Theoretical Extension: The authors extend simulation relations for IMDPs to associate abstract actions with sets of control inputs (set-valued interfaces). This theoretically empowers abstractions to be compatible with online control, proving that the satisfaction probability of any refined policy is bounded by the abstract policy's worst-case probability.
Algorithmic Innovation: They develop a tailored MPC scheme that optimizes a cost function while strictly adhering to the constraints imposed by the set-valued abstraction. This is formulated as an MIQP that handles the non-convexity introduced by the nonlinear dynamics and logical constraints.
Empirical Validation: The framework is tested on three benchmarks: a double integrator, a mountain car, and a Dubins car. The results demonstrate that the approach significantly improves control performance (lower cost) compared to standard single-policy abstractions, with only a marginal reduction in the guaranteed satisfaction probability.

4. Experimental Results

The experiments evaluated two main questions: the effect of the input set size ( $\epsilon$ ) on the probability bound ( $\lambda$ ), and the ability to reduce cost $J$ .

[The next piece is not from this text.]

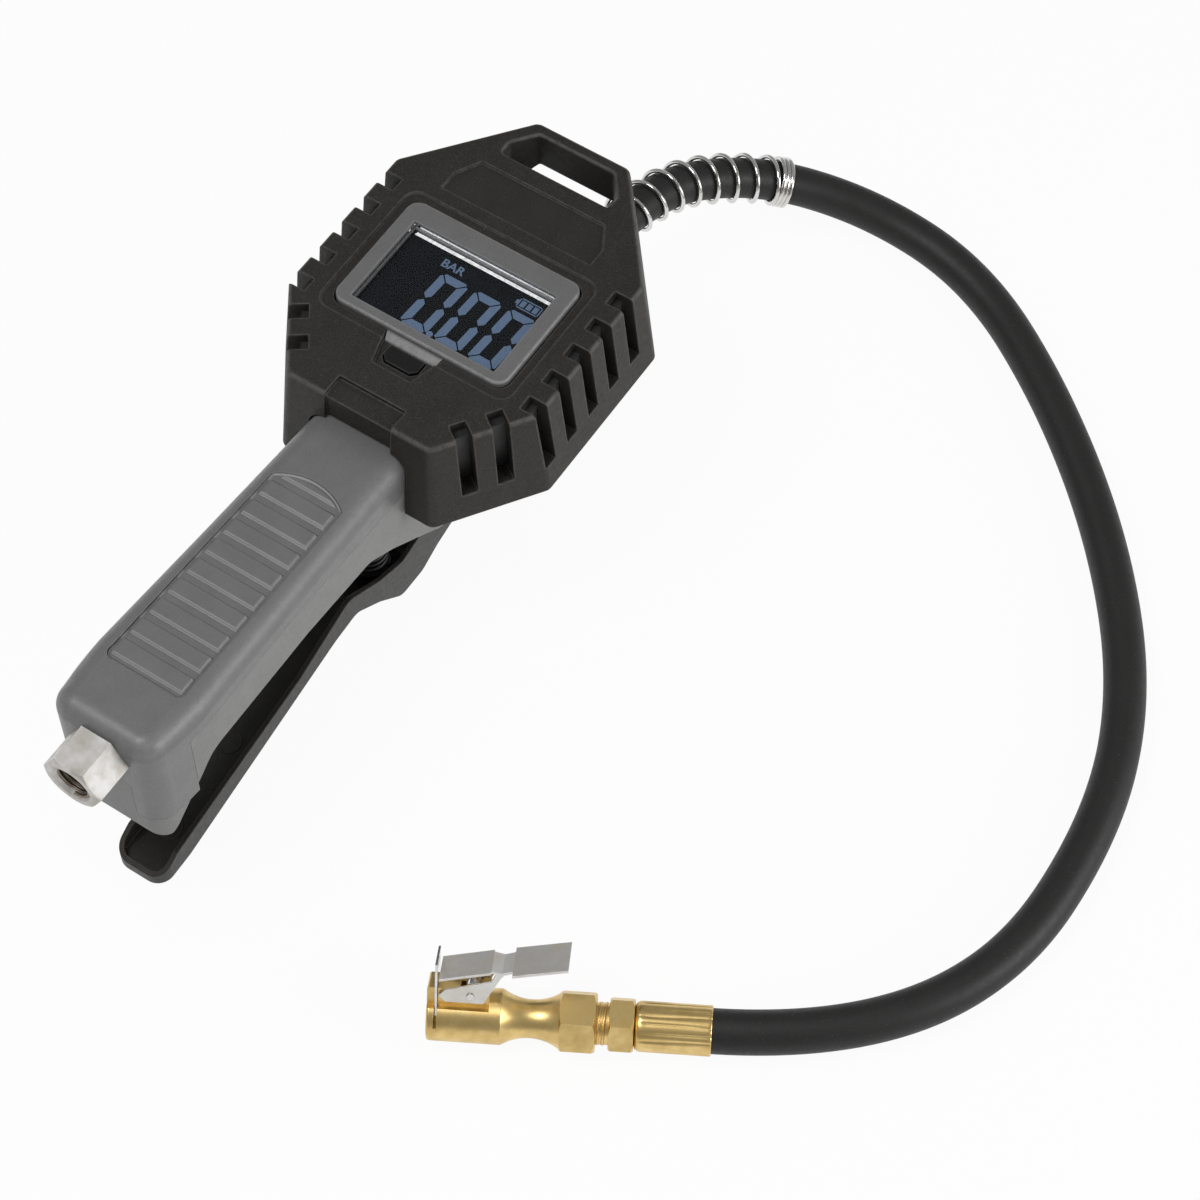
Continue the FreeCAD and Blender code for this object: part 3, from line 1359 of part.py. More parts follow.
def make_springs():
    """The poppet's spring above it and the lever's spring round the plunger."""
    room = s.valve_seat - s.shell_gap - s.poppet_tall - s.valve_top - s.cap_plug
    inner = coil(s.poppet_radius.value - s.valve_spring_wire.value, s.valve_spring_wire.value,
                 room.value - 2 * s.shell_gap.value, SIZES["valve_spring_turns"])
    seat = s.face_z - s.valve_top - s.cap_plug - room + s.shell_gap
    valve_spring = feature("valve_spring", inner, (HEAD[0] - s.valve_x, 0, seat + s.valve_spring_wire))
    room = s.plunger_flange_deep - s.guide_bottom
    outer = coil(s.spring_radius.value, s.spring_wire.value, room.value - 2 * s.shell_gap.value,
                 SIZES["spring_turns"])
    seat = s.face_z - s.plunger_flange_deep + s.shell_gap
    lever_spring = feature("lever_spring", outer, (HEAD[0] - s.valve_x, 0, seat + s.spring_wire))
    return [valve_spring, lever_spring]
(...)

Trade-off Analysis: Increasing the size of the input sets ( $\epsilon$ ) allows for greater online optimization freedom but decreases the certified lower bound $\lambda$ . The authors identified an "elbow point" in the trade-off curve where a small reduction in $\lambda$ yields a significant improvement in cost performance.
Performance Gains:
- Mountain Car: Achieved a 52.8% reduction in total cost with a negligible loss in $\lambda$ (0.45%). The control effort alone improved by 61.4%.
- Dubins Car: Achieved a 1.73% improvement in state error and a 9.7% improvement in control effort with a 0.47% reduction in $\lambda$ .
- Double Integrator: Showed consistent cost reductions (up to 11.6%) with tunable $\lambda$ loss.
Computation: The offline abstraction time was manageable (seconds to minutes), and the online MPC step time was low (sub-second), making the approach feasible for real-time implementation.

5. Significance

This work represents a significant step forward in formal methods for control.

Bridging the Gap: It successfully unites the rigorous safety guarantees of formal verification (via IMDPs) with the flexibility and optimality of modern control techniques (MPC).
Practical Applicability: By allowing online optimization within a certified safety envelope, the method enables the deployment of autonomous systems in complex, stochastic environments where both safety and efficiency are paramount.
Scalability: The use of set-valued abstractions avoids the "curse of dimensionality" often associated with trying to optimize over the entire state space while maintaining formal guarantees, offering a practical compromise between verification and performance.

In summary, the paper provides a robust framework where a system is guaranteed to meet complex logical requirements with high probability, while simultaneously optimizing for energy, time, or other performance metrics in real-time.